Do exílio, na época, Valdemar Ferreira, um grande professor e jurista, dirigiu sua linda página, Palavras do exilio, que dedicou aos bacharelandos da Faculdade de Direito do Largo de São Francisco. Há um trecho delas, em prosa, que é um verdadeiro poema:

“[…] é de inquietude o minuto. Trepidam desejos insatisfeitos. Enervam-se os espíritos pelo suceder de agitações imprevistas. Perturbaram-se os sentidos na multiplicidade das paixões desencadeadas. E a ânsia de viver, aguçada pela vertigem do século, veio a ser mais alucinante. Generalizou-se o desequilíbrio de um cosmos estratificado pela superposição das gerações. Tudo se foi mudando na imaginação e também na realidade. O exagero das dissonâncias rompeu a unidade total, transmudando-se as regras da música pela implantação da polirritmia. Banida a riqueza da modulação e substituída pela mudança de tom, áspera e dura, encheu-se a harmonia de síncopes. Quebrou-se a dinâmica musical. O ruído turbilhonante da vida moderna abafou as expressões suavíssimas da alma humana, que perdeu, assim, a sua poesia. Também esta, habituada a exteriorizar todos os sentimentos, desde a esperança ao desespero, provocando o êxtase e dando o consolo, se desarticulou. As promessas de amor morreram, definitivamente nas gargantas. Desmancharam-se as frases sonoras em palavras soltas e sem ligação.
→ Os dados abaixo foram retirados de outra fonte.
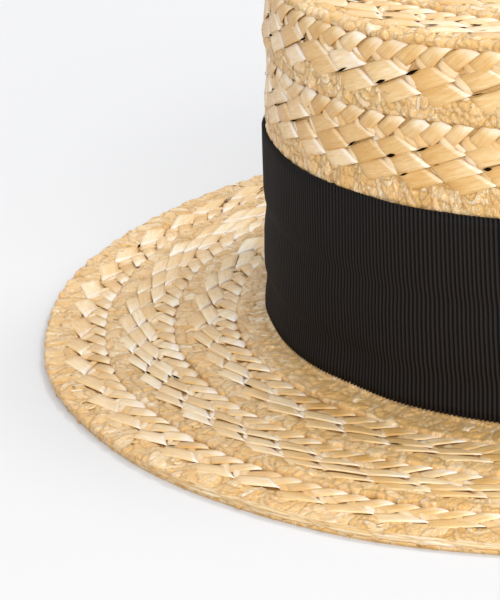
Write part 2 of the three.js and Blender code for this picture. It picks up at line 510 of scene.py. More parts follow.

O verso, sem sentido e sem rima, deformou-se”.

E o poeta da Revolução, o paulista de Campinas, Guilherme de Almeida, escreveu para o túmulo dos revoltos os mortos e sepultados nesse formoso quase-santuário do frontispício do Cemitério da Saudade, estes versos magníficos, santificados:

“Não é túmulo. É berço. É sementeira de ideal, baliza do futuro. Pista. Rastro de heróis na terra campineira. Sobre eles, cor a cor, lista por lista, eternizou seu vôo essa bandeira, petrificou-se o pavilhão paulista. Bandeirantes, por vós, nesta jazida velam as pedras, que esta morte é Vida”.

A Revolução Paulista de 32 foi uma epopeia. As páginas narrativas do heroísmo, da coragem, da ousadia, do Amor, da Doação, da Fé e da Esperança, tudo matizado por uma cega confiança no porvir mais justo e mais risonho.

Ela reside na história brasileira. São livros, telas, revistas, cartazes, narrativas orais intermináveis e verídicas, que formam um relicário de espantosa beleza e solidez.

Por isso não pode e não deve ser esquecido esse fato histórico repleto de fatos históricos catalogados na lembrança inesquecida e jamais ausente. Em mais um aniversário de sua eclosão, que aconteçam os eventos mais dignificantes, nunca aliás tanto quanto o que efetivamente aconteceu. Não minimizem nem esqueçam o 9 de julho. É data indispensável para estimular a pátria e todas as suas gerações.

Uma trova final:

“Saga heroica dos paulistas Nove de Julho teceu.
E na história das conquistas Luzes de paz acendeu!”

Publicado na Revista do IHGGC, N.1. Campinas: Komedi, 2008, pp.37-44.